EXTRACTED DATA:
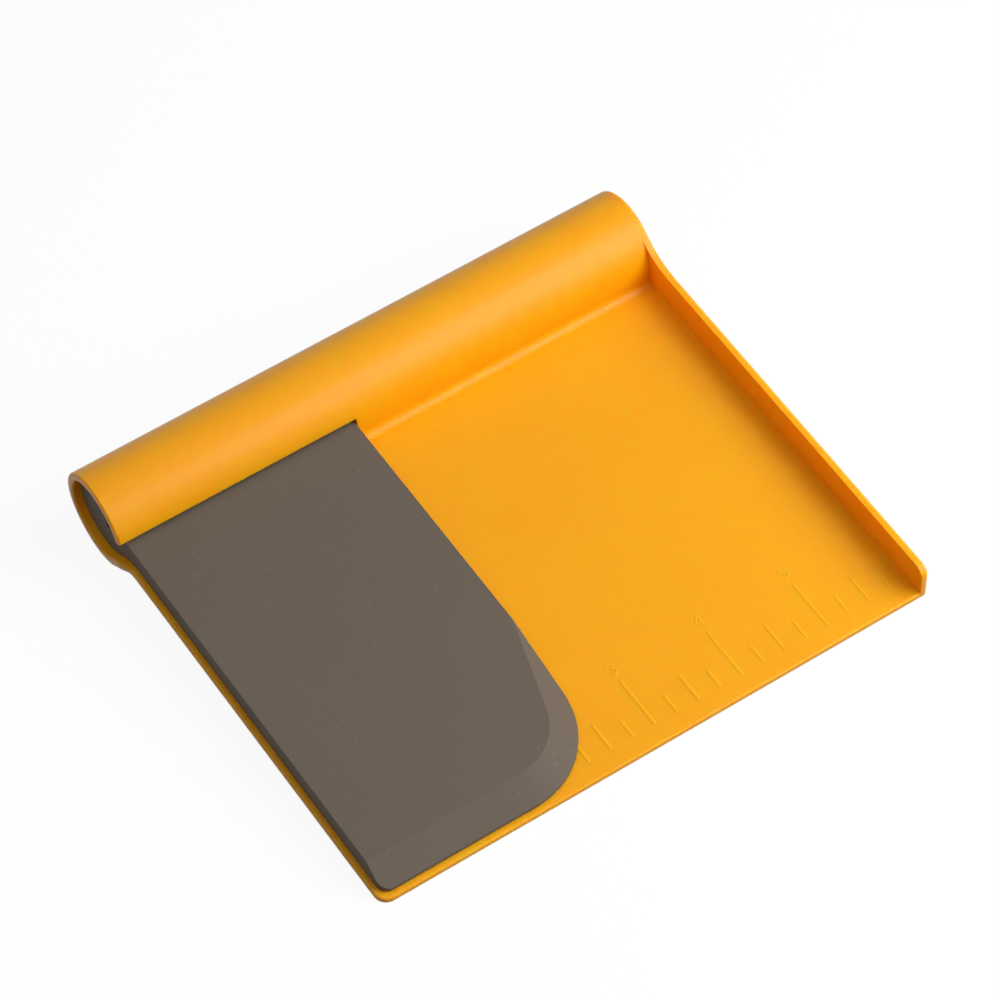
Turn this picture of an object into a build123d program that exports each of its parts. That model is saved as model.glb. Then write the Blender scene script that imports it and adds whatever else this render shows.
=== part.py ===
from build123d import *
from math import acos, asin, atan2, cos, degrees, hypot, isclose, sin, sqrt
import os

os.makedirs("parts", exist_ok=True)

# A bench scraper with a bowl scraper nested in it, in millimetres.
# It stands as it lies on a table, on its front edge and on the underside of its tube.
# The origin is on the table, in the middle of the width and depth.
# Sizes are taken along the plate: distance to the right of its left edge, setback to the rear
# of its front edge, height above its upper face.

# Bench scraper: plate and tube
plate_width = 158.2
plate_thick = 1.8
corner_radius = 3.5
tube_setback = 129.0
tube_height = 4.0
tube_radius = 13.1
tube_wall = 2.3
tube_reach = 0.9
underside_bend = 14.0
crease_radius = 2.2
step_radius = 7.5
step_setback = 113.5
rim_round = 0.6

# Bench scraper: right wall and slot
wall_height = 9.2
wall_thick = 2.1
wall_flare = 19.0
wall_corner = 3.2
wall_round = 1.1
slot_height = 7.5
slot_play = 0.3

# Bowl scraper: soft blade and root
slide_play = 0.3
blade_inset = 1.5
blade_width = 65.9
blade_setback = 1.7
blade_height = 6.3
blade_edge = 1.2
blade_bevel = 6.8
blade_corner = 23.0
blade_small_corner = 3.0
bevel_turn = 74.0
neck_round = 1.0
gate_radius = 0.8
gate_depth = 0.6
gate_forward = 2.4
gate_drop = 1.1

# Bowl scraper: stiff core
core_thick = 2.4
core_margin = 9.0
core_corner = 3.0
core_rod = 6.0

# How far cuts run past what they cut, and how near an edge must lie to the place asked for
overrun = 5.0
nearness = 0.01

# The plate leans by the angle at which its front edge and the tube both touch the table
axis_drop = tube_height + plate_thick
axis_reach = hypot(tube_setback, axis_drop)
lean = asin(tube_radius / axis_reach) - atan2(axis_drop, tube_setback)
total_width = plate_width + tube_reach
nose_height = plate_thick + wall_height - wall_corner
nose_reach = nose_height * sin(lean) + wall_corner * (1 - cos(lean))
total_depth = nose_reach + sqrt(axis_reach**2 - tube_radius**2) + tube_radius

bench = Plane(
    origin=(tube_reach - total_width / 2, nose_reach - total_depth / 2, 0),
    x_dir=(1, 0, 0),
    z_dir=(0, -sin(lean), cos(lean)),
)
deck = bench.offset(plate_thick)
deck_back = Axis((0, 0, 0), deck.y_dir)
deck_up = Axis((0, 0, 0), deck.z_dir)

tube_axis = (tube_setback, tube_height)
tube_top = tube_height + tube_radius
bore_radius = tube_radius - tube_wall
root_radius = bore_radius - slide_play
inner_bend = underside_bend + plate_thick
throat_setback = tube_setback - tube_radius - underside_bend
blade_right = blade_inset + blade_width


def section_at(distance):
    """Upright plane across the width, at a distance from the plate's left edge."""
    return Plane(deck.from_local_coords((distance, 0, 0)), x_dir=deck.y_dir, z_dir=deck.x_dir)


def edges_at(part, distance):
    """Edges of a part that lie in the upright plane at this distance."""
    place = section_at(distance).origin.X
    return part.edges().filter_by_position(Axis.X, place - nearness, place + nearness)


def edges_along_at(part, height):
    """Edges of a part that run along the width at this height above the plate."""
    return part.edges().filter_by(Axis.X).filter_by(
        lambda edge: isclose(deck.to_local_coords(edge @ 0).Z, height, abs_tol=nearness)
    )


def bend(level, radius, round_radius, side):
    """Arc that joins a level line to a round about the tube's axis, from above or below."""
    height = level + side * radius
    back = sqrt((round_radius + radius) ** 2 - (height - tube_height) ** 2)
    facing = degrees(atan2(tube_height - height, back))
    return CenterArc((tube_setback - back, height), radius, -side * 90, facing + side * 90)


def round_rear(start, end, radius):
    """Arc about the tube's axis, by the rear, between two points on that round."""
    return ThreePointArc(start, (tube_setback + radius, tube_height), end)


# Bench scraper body, one moulding
with BuildPart() as body:
    # Plate and tube, one section along the whole width
    with BuildSketch(section_at(-tube_reach)) as plate_section:
        with BuildLine():
            under = bend(-plate_thick, underside_bend, tube_radius, -1)
            crease = bend(0, crease_radius, tube_radius, 1)
            round_rear(under @ 1, crease @ 1, tube_radius)
            Polyline(under @ 0, (0, -plate_thick), (0, 0), crease @ 0)
        make_face()
    extrude(amount=total_width)

    # Right wall, with a round nose in front and a top line that flares up into the round of
    # the tube
    with BuildSketch(section_at(plate_width)) as wall_section:
        with BuildLine():
            flare = bend(wall_height, wall_flare, tube_radius, 1)
            Line(flare @ 0, (wall_corner, wall_height))
            CenterArc((wall_corner, wall_height - wall_corner), wall_corner, 90, 90)
            Polyline(
                (0, wall_height - wall_corner),
                (0, -plate_thick),
                (tube_setback, -plate_thick),
                tube_axis,
                flare @ 1,
            )
        make_face()
    extrude(amount=-wall_thick)

    # Bore, closed at the right by the wall
    with BuildSketch(section_at(-tube_reach)) as bore_section:
        with Locations(tube_axis):
            Circle(bore_radius)
    extrude(amount=total_width - wall_thick, mode=Mode.SUBTRACT)

    # Slot under the lip of the tube, where the plate dips down into the bore
    with BuildSketch(section_at(-tube_reach)) as slot_section:
        with BuildLine():
            dip = bend(0, inner_bend, bore_radius, -1)
            lip_back = sqrt(bore_radius**2 - (slot_height - tube_height) ** 2)
            lip = (tube_setback - lip_back, slot_height)
            round_rear(dip @ 1, lip, bore_radius)
            Polyline(lip, (throat_setback, slot_height), (throat_setback, 0), dip @ 0)
        make_face()
    extrude(amount=tube_reach + blade_right + slot_play, mode=Mode.SUBTRACT)

    # Left edge: the tube stands a little past the plate, which steps back in a double curve
    with BuildSketch(deck) as left_waste:
        with BuildLine():
            turn = degrees(acos(1 - tube_reach / (2 * step_radius)))
            step_in = CenterArc((-step_radius, step_setback), step_radius, 0, turn)
            step_out = CenterArc(
                step_in @ 1 + Vector(step_radius, 0).rotate(Axis.Z, turn),
                step_radius,
                180 + turn,
                -turn,
            )
            Polyline(
                step_out @ 1,
                step_out @ 1 - Vector(overrun, 0),
                (-tube_reach - overrun, -overrun),
                (corner_radius, -overrun),
                (corner_radius, 0),
            )
            CenterArc((corner_radius, corner_radius), corner_radius, 180, 90)
            Line((0, corner_radius), step_in @ 0)
        make_face()
    extrude(amount=tube_top + overrun, both=True, mode=Mode.SUBTRACT)

    # Rounded rims: the open end, the lip and the plate's left and front edges, then the outline
    # of the right end
    open_end = edges_at(body, -tube_reach).filter_by(GeomType.CIRCLE)
    fillet(
        open_end.sort_by(SortBy.LENGTH)[-2:] + edges_along_at(body, slot_height), rim_round
    )
    outer_edges = edges_at(body, plate_width)
    fillet(outer_edges.filter_by(deck_back).sort_by(Axis.Z)[-1], wall_round)

# Stiff core of the bowl scraper: a web in the blade and a rod in the root
with BuildPart() as core:
    web_height = (slide_play + blade_height - core_thick) / 2
    with BuildSketch(deck.offset(web_height)) as web_outline:
        with Locations((blade_inset + blade_width / 2, blade_setback + core_margin)):
            Rectangle(
                blade_width - 2 * core_margin,
                tube_setback - blade_setback - core_margin,
                align=(Align.CENTER, Align.MIN),
            )
        front_corners = web_outline.vertices().group_by(Axis.Y)[0].sort_by(Axis.X)
        fillet(front_corners[-1], blade_corner - core_margin)
        fillet(web_outline.vertices().group_by(Axis.Y)[0].sort_by(Axis.X)[0], core_corner)
    extrude(amount=core_thick)
    with BuildSketch(section_at(blade_inset + core_margin)) as rod_section:
        with Locations(tube_axis):
            Circle(core_rod)
    extrude(amount=blade_width - 2 * core_margin)

# Form that bevels the blade: it tapers upwards from the thin front edge and from the large
# corner, and its right side turns away from the blade, so that the bevel runs out there
with BuildPart() as bevel_form:
    taper_angle = degrees(atan2(blade_bevel, blade_height - blade_edge))
    with BuildSketch(deck.offset(blade_edge)) as bevel_outline:
        with BuildLine():
            corner_centre = (blade_right - blade_corner, blade_setback + blade_corner)
            sweep_arc = CenterArc(corner_centre, blade_corner, -90, bevel_turn)
            side = PolarLine(sweep_arc @ 1, 2 * tube_setback, bevel_turn)
            Polyline(
                sweep_arc @ 0,
                (blade_inset - 2 * blade_bevel, blade_setback),
                (blade_inset - 2 * blade_bevel, (side @ 1).Y),
                side @ 1,
            )
        make_face()
    extrude(amount=blade_height - blade_edge + neck_round, taper=taper_angle)
    extrude(bevel_outline.sketch, amount=-(blade_edge + tube_top))

# Soft part of the bowl scraper, moulded over its core
with BuildPart() as silicone:
    with BuildSketch(section_at(blade_inset)) as blade_section:
        with BuildLine():
            belly = bend(slide_play, inner_bend + slide_play, root_radius, -1)
            neck = bend(blade_height, neck_round, root_radius, 1)
            Polyline(belly @ 1, tube_axis, neck @ 1)
            Polyline(
                neck @ 0,
                (blade_setback, blade_height),
                (blade_setback, slide_play),
                belly @ 0,
            )
        make_face()
    extrude(amount=blade_width)
    with BuildSketch(deck) as blade_outline:
        with Locations((blade_inset, blade_setback)):
            Rectangle(blade_width, tube_setback, align=(Align.MIN, Align.MIN))
        fillet(
            blade_outline.vertices().group_by(Axis.Y)[0].sort_by(Axis.X)[-1], blade_corner
        )
        fillet(
            blade_outline.vertices().group_by(Axis.Y)[0].sort_by(Axis.X)[0],
            blade_small_corner,
        )
    extrude(amount=tube_top, both=True, mode=Mode.INTERSECT)
    add(bevel_form.part, mode=Mode.INTERSECT)
    with BuildSketch(section_at(blade_inset)) as root_section:
        with Locations(tube_axis):
            Circle(root_radius)
    extrude(amount=blade_width)
    with BuildSketch(section_at(blade_inset)) as gate_mark:
        with Locations((tube_setback - gate_forward, tube_height - gate_drop)):
            Circle(gate_radius)
    extrude(amount=gate_depth, mode=Mode.SUBTRACT)
    add(core.part, mode=Mode.SUBTRACT)

body.part.label = "bench_scraper_body"
silicone.part.label = "bowl_scraper_silicone"
core.part.label = "bowl_scraper_core"
for piece in (body, silicone, core):
    export_step(piece.part, f"parts/{piece.part.label}.step")
    print(piece.part.label, round(piece.part.volume), len(piece.part.solids()))
print("lean", round(degrees(lean), 3), "depth", round(total_depth, 2))
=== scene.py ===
from math import atan2, ceil, cos, hypot, pi, radians, sin, sqrt

import bmesh
import bpy
from mathutils import Matrix, Vector


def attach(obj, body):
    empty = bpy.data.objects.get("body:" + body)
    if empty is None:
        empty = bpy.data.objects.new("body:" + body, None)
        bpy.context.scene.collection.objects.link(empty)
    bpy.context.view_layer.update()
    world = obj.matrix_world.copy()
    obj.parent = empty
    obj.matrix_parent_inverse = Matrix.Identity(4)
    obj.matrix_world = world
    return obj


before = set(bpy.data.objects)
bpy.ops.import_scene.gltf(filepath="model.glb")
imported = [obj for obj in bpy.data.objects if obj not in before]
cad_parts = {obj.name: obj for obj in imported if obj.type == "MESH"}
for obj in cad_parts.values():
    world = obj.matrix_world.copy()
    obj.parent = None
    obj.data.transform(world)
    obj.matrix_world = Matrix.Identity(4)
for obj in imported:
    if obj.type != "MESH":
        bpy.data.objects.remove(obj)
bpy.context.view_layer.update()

MM = 0.001

# The plate of the bench scraper lies as in the part's source: the place of its lower front left
# corner and its lean. Places on it are given in millimetres: distance to the right of its left
# edge, setback behind its front edge, height above its upper face.
PLATE_LEAN = radians(3.248198)
PLATE_LEFT = -78.65
PLATE_FRONT = -70.5585
PLATE_THICK = 1.8


def on_plate(distance, setback, height):
    """Point of the object's frame, in metres, for a place on the plate."""
    rise = height + PLATE_THICK
    return Vector((
        PLATE_LEFT + distance,
        PLATE_FRONT + setback * cos(PLATE_LEAN) - rise * sin(PLATE_LEAN),
        setback * sin(PLATE_LEAN) + rise * cos(PLATE_LEAN),
    )) * MM


# Colours and nodes

def linear(hex_colour):
    """Linear colour with alpha from an sRGB hex value."""
    channels = [int(hex_colour[i:i + 2], 16) / 255 for i in (0, 2, 4)]
    return [c / 12.92 if c <= 0.04045 else ((c + 0.055) / 1.055) ** 2.4 for c in channels] + [1]


def add_node(tree, kind, sockets=None, **settings):
    """Adds a node with its settings. Each socket takes a value or another node's output."""
    node = tree.nodes.new(kind)
    for name, value in settings.items():
        setattr(node, name, value)
    for socket, value in (sockets or {}).items():
        if isinstance(value, bpy.types.NodeSocket):
            tree.links.new(value, node.inputs[socket])
        else:
            node.inputs[socket].default_value = value
    return node


def per_metre(size_mm):
    """Texture scale at which one feature of a pattern measures this many millimetres."""
    return 1 / (size_mm * MM)


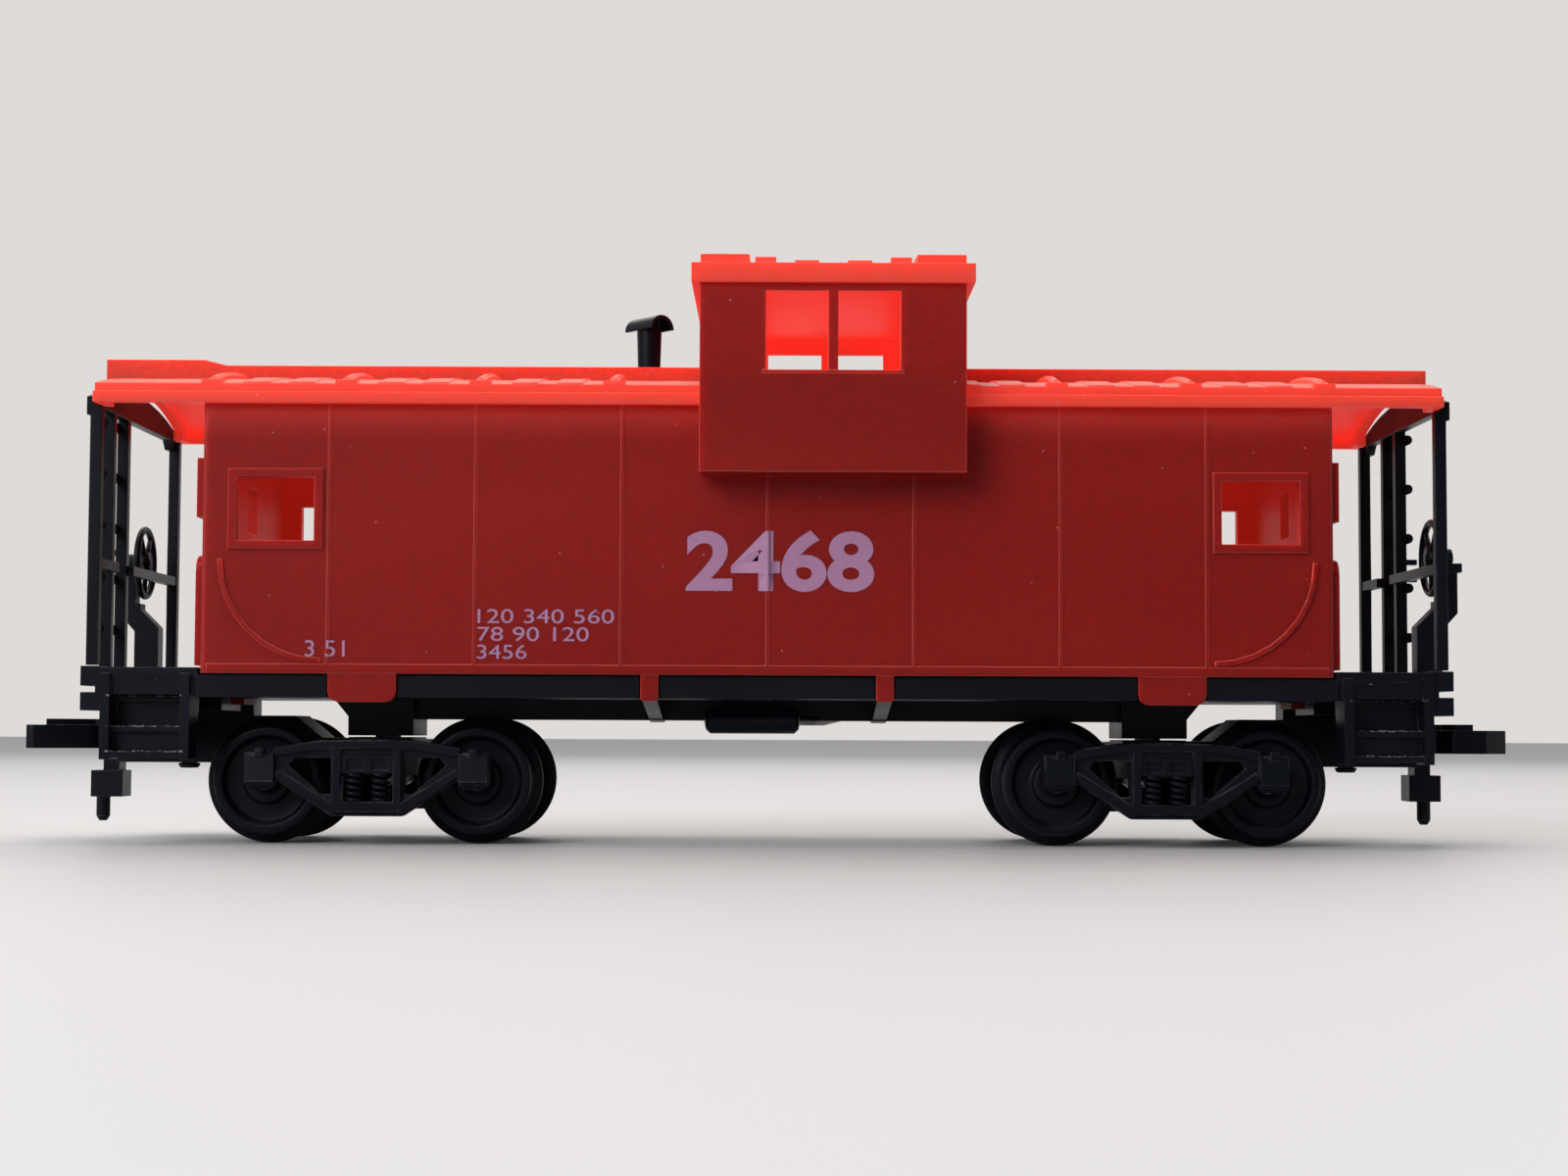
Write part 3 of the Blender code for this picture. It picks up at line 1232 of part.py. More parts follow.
def coupler_pin(finish):
    """The pin through the pocket that the coupler swings on, with its head below the arm."""
    under = arm_bottom - fit_gap
    profile = [(coupler_pin_head * 0.8, under - coupler_pin_drop), (coupler_pin_head, under - coupler_pin_drop * 0.5),
               (coupler_pin_head, under), (coupler_pin_radius, under), (coupler_pin_radius, arm_top - 0.5 * mm)]
    return named(turned(profile, 12), "coupler_pin_b", finish, 40)


# ---------------------------------------------------------------- assembly

def pivot(name, location, turn=0.0, parent=None):
    """An empty on a joint's axis."""
    made = bpy.data.objects.new(name, None)
    made.location = location
    made.rotation_euler = (0.0, 0.0, turn)
    made.parent = parent
    bpy.context.scene.collection.objects.link(made)
    return made


def build_body(red, bright_red, black, steel):
    body_shell(red)
    main_roof(bright_red)
    roof_walk("roof_walk_long", -walk_end_a, cupola_low - fit_gap, True, bright_red)
    roof_walk("roof_walk_short", cupola_high + fit_gap, walk_end_b, False, bright_red)
    cupola_shell(red)
    cupola_roof(bright_red)
    smoke_jack(black)
    underframe(black)
    steel_weight(steel)
    air_tank(black)
    for piece in (end_railing(black), brake_stand(black), brake_wheel(black)):
        twin(piece, piece.name[:-1] + "a", turn=math.pi)


def build_trucks(black, steel):
    frame = truck_frame(black)
    pin = truck_pin(steel)
    hook = coupler(black)
    hook_pin = coupler_pin(black)
    wheel_pattern = wheel(black)
    axle_pattern = axle(steel)
    for letter, turn in (("a", math.pi), ("b", 0.0)):
        side = math.cos(turn)
        truck = pivot("truck_pivot_" + letter, (side * truck_centre, 0.0, 0.0), turn)
        hook_place = (coupler_pivot - truck_centre, 0.0, 0.0)
        swing = pivot("coupler_pivot_" + letter, hook_place, 0.0, truck)
        if letter == "a":
            twin(frame, "truck_frame_a", truck)
            twin(hook, "coupler_a", swing)
            twin(pin, "truck_pin_a", None, (side * truck_centre, 0.0, 0.0), turn)
            twin(hook_pin, "coupler_pin_a", truck, hook_place)
        else:
            frame.parent = truck
            hook.parent = swing
            hook_pin.parent = truck
            hook_pin.location = hook_place
            pin.location = (side * truck_centre, 0.0, 0.0)
        for place, offset in (("outer", wheelbase / 2), ("inner", -wheelbase / 2)):
            tag = place + "_" + letter
            spin = pivot("axle_pivot_" + tag, (offset, 0.0, axle_height), 0.0, truck)
            twin(axle_pattern, "axle_" + tag, spin)
            twin(wheel_pattern, "wheel_" + tag + "_left", spin)
            twin(wheel_pattern, "wheel_" + tag + "_right", spin, turn=math.pi)
    bpy.data.objects.remove(wheel_pattern, do_unlink=True)
    bpy.data.objects.remove(axle_pattern, do_unlink=True)


clear_scene()
red_finish = material("red_plastic", red_plastic, 0.45)
roof_finish = material("roof_red_plastic", roof_red, 0.42)
black_finish = material("black_plastic", black_plastic, 0.4)
steel_finish = material("steel", steel_grey, 0.35, 1.0)
build_body(red_finish, roof_finish, black_finish, steel_finish)
build_trucks(black_finish, steel_finish)
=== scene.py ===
import math

import bmesh
import bpy
from mathutils import Matrix, Vector


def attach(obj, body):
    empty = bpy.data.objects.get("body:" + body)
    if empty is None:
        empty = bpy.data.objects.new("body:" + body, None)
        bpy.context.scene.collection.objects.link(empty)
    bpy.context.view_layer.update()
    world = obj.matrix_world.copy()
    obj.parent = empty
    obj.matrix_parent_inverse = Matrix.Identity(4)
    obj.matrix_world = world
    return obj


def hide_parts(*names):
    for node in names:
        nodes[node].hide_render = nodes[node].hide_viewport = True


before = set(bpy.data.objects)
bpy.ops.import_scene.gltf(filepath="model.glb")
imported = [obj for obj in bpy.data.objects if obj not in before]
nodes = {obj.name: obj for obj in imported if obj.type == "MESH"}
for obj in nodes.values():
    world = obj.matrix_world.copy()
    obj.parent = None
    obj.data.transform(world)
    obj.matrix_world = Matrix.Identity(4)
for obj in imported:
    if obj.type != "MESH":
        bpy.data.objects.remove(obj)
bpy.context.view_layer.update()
mm = 0.001
mergeWithin = 0.002 * mm
scene = bpy.context.scene
endTurns = {"a": math.pi, "b": 0.0}
print("frame loaded,", len(nodes), "nodes")


# the photograph's own angle, from a pinhole fitted to the car
lookout = {
    "lens": 58.45,
    "sensor": 36.0,
    "near": 5 * mm,
    "place": (1.28 * mm, -259.1 * mm, 11.15 * mm),
    "pitch": math.radians(3.22),
    "roll": math.radians(-0.244),
    "yaw": math.radians(-0.066),
}

eye = bpy.data.cameras.new("camera")
eye.lens = lookout["lens"]
eye.sensor_width = lookout["sensor"]
eye.clip_start = lookout["near"]
eyeHolder = bpy.data.objects.new("camera", eye)
scene.collection.objects.link(eyeHolder)
tilt = (Matrix.Rotation(lookout["yaw"], 4, "Z") @ Matrix.Rotation(math.pi / 2 + lookout["pitch"], 4, "X")
        @ Matrix.Rotation(-lookout["roll"], 4, "Z"))
eyeHolder.matrix_world = Matrix.Translation(lookout["place"]) @ tilt
scene.camera = eyeHolder
print("camera placed")


# a node with its values set and its sockets joined
def put(tree, kind, values=None, **settings):
    node = tree.nodes.new(kind)
    for key, value in settings.items():
        setattr(node, key, value)
    for key, value in (values or {}).items():
        socket = node.inputs[key]
        if isinstance(value, bpy.types.NodeSocket):
            tree.links.new(value, socket)
        else:
            socket.default_value = value
    return node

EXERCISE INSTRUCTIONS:
Produce the lines from the top of the listing through the "total_depth = nose_reach" line exactly as they appear, with no additional output.

ANSWER:
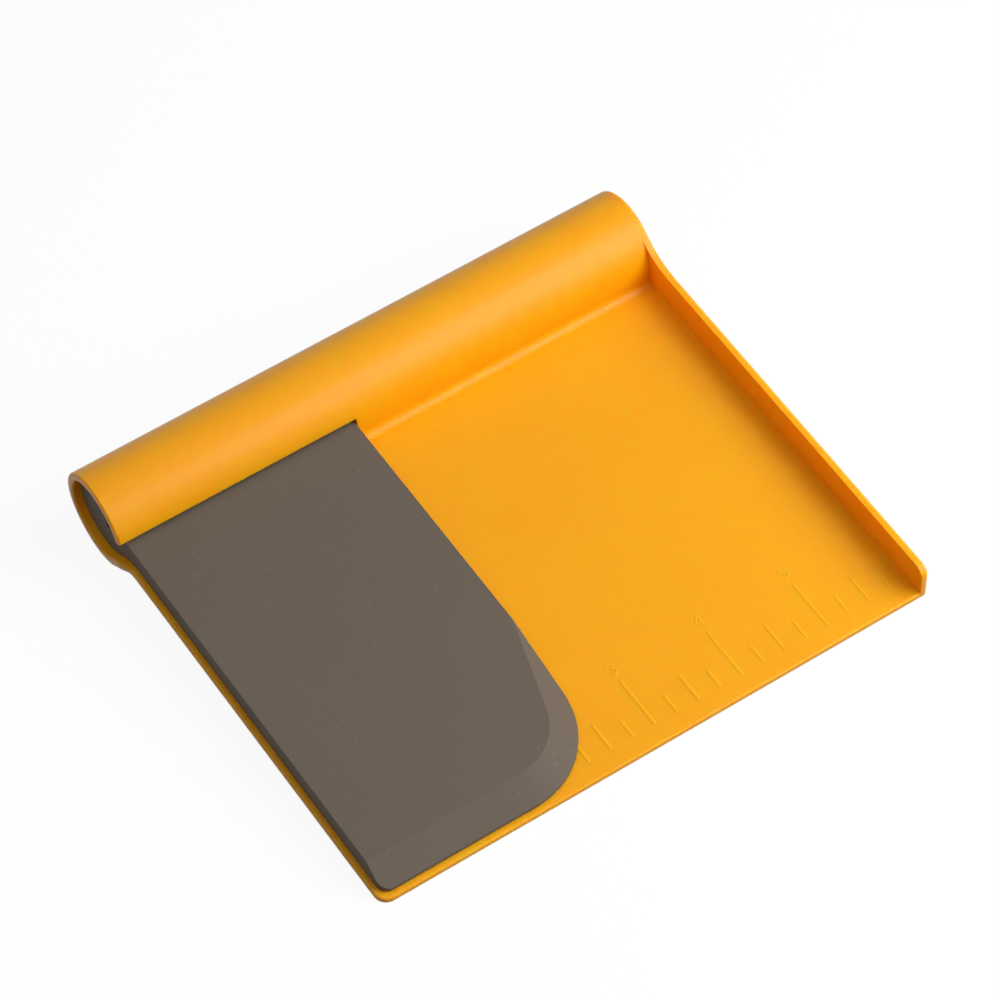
Turn this picture of an object into a build123d program that exports each of its parts. That model is saved as model.glb. Then write the Blender scene script that imports it and adds whatever else this render shows.
=== part.py ===
from build123d import *
from math import acos, asin, atan2, cos, degrees, hypot, isclose, sin, sqrt
import os

os.makedirs("parts", exist_ok=True)

# A bench scraper with a bowl scraper nested in it, in millimetres.
# It stands as it lies on a table, on its front edge and on the underside of its tube.
# The origin is on the table, in the middle of the width and depth.
# Sizes are taken along the plate: distance to the right of its left edge, setback to the rear
# of its front edge, height above its upper face.

# Bench scraper: plate and tube
plate_width = 158.2
plate_thick = 1.8
corner_radius = 3.5
tube_setback = 129.0
tube_height = 4.0
tube_radius = 13.1
tube_wall = 2.3
tube_reach = 0.9
underside_bend = 14.0
crease_radius = 2.2
step_radius = 7.5
step_setback = 113.5
rim_round = 0.6

# Bench scraper: right wall and slot
wall_height = 9.2
wall_thick = 2.1
wall_flare = 19.0
wall_corner = 3.2
wall_round = 1.1
slot_height = 7.5
slot_play = 0.3

# Bowl scraper: soft blade and root
slide_play = 0.3
blade_inset = 1.5
blade_width = 65.9
blade_setback = 1.7
blade_height = 6.3
blade_edge = 1.2
blade_bevel = 6.8
blade_corner = 23.0
blade_small_corner = 3.0
bevel_turn = 74.0
neck_round = 1.0
gate_radius = 0.8
gate_depth = 0.6
gate_forward = 2.4
gate_drop = 1.1

# Bowl scraper: stiff core
core_thick = 2.4
core_margin = 9.0
core_corner = 3.0
core_rod = 6.0

# How far cuts run past what they cut, and how near an edge must lie to the place asked for
overrun = 5.0
nearness = 0.01

# The plate leans by the angle at which its front edge and the tube both touch the table
axis_drop = tube_height + plate_thick
axis_reach = hypot(tube_setback, axis_drop)
lean = asin(tube_radius / axis_reach) - atan2(axis_drop, tube_setback)
total_width = plate_width + tube_reach
nose_height = plate_thick + wall_height - wall_corner
nose_reach = nose_height * sin(lean) + wall_corner * (1 - cos(lean))
total_depth = nose_reach + sqrt(axis_reach**2 - tube_radius**2) + tube_radius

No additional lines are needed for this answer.